7. KNOW WHEN A JOINTER IS NOT THE BEST CHOICE
If you’ve got a thick piece of lumber that needs to be milled, a power jointer is ideal.
But if you need to flatten an extra thin board — grab a hand plane instead.
As a general rule, don’t take boards under ½” thick to the jointer.
Material that thin could break under the pressure of the cutterhead. And you don’t want your hand to be there if it does.
For thin cupped boards, use a hand plane to flatten out one side until it doesn’t rock. From there, just run it through a planer.
The most important part of using any power tool is paying attention.
When you’re at the jointer, be at the jointer.
Your mortgage, obligations, that mean thing your crush said to you in 2nd grade — set it all aside and focus on the machine in front of you.
Think about how you’ll make a cut before you hit the on switch. Listen to how the board passes through and kill the power if it doesn’t sound right.
Staying focused can save you from making a completely avoidable mistake.
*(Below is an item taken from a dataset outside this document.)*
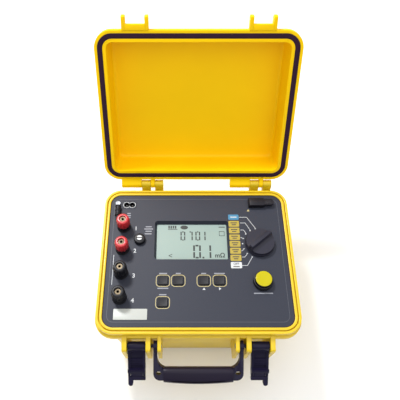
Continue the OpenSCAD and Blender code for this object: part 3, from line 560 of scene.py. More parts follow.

It’s incredible the amount of zen that can be found in spinning blades.
JOINT BOARDS, NOT YOUR FINGERS
Jointers are tremendously useful — and need to be treated with a tremendous amount of respect.
Always use them with caution and avoid putting yourself in dangerous situations.
Luckily, it’s not hard to stay safe. Just follow the guidelines above, take your time — and above all else, focus on the task at hand.